While we are busy registering the facts that women are being abused and harassed in the name of marriage, I do have some positive news. I am someone who recently got married.
Credits to the way I was brought up and courtesy to the bad shades of men that I met in my life, I did not have much respect toward men. Thanks to my marriage and my husband, now I know that men deserve loads of respect and gratitude from women.
I agree we have a ton of work to be done to make this society friendly for a married working woman. It is a fact that we will have to travel miles before we reach our destination. However, let us stop for a moment and just observe how far we have come. I can see men changing.
Well, I know my husband for a decade. He slowly emerged into a man from the boy. Now he has all the age old characteristics of how a typical man should be. I can’t help but admire his change. What a change over me!
Coming to the facts, my husband who had not done a single house-hold chore before our marriage, now understands that I need help. He has taken charge of the bathroom cleaning work. And offers to help every time he sees me cooking.
He comes and stands with me when he sees me cooking in the kitchen. And understands that I need rest after coming home from a long work day. He understands that I need sleep too. And that I can’t keep cooking all the time. He also understands that I’ll not be able to complete all the house hold chores by myself.
The reason why I am repeating the word “understands” is that, it is a great leap we have achieved in the long run. I, now, respect him. No, not because he doesn’t expect me to work all the time, but because he understands how I feel.
This understanding was something that we could rarely see in men from our parents’ generation.
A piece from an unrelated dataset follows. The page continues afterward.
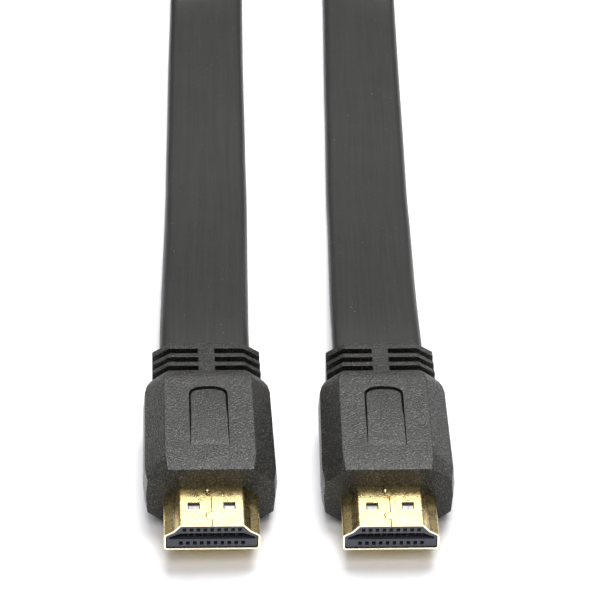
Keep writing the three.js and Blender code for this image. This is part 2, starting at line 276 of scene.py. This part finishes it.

I see the same level of understanding and working men lending their hand in everything that their women at home do.
Believe me, men, it makes me feel immensely happy to have you guys share what we go through.
Yes, this understanding and partnership is still lacking in some part of the millennial population. However, that doesn’t stop me from feeling grateful about the change we have witnessed.
On behalf of all the women, thanks you men, for being real our better halves! Thanks for being there for us. Though we pray for the betterment in the society, it is you who are bringing about the change and making it happen.
Picture credits: Pexels
I am a working in a private concern. I am very much interested in expressing my views through my words. read more...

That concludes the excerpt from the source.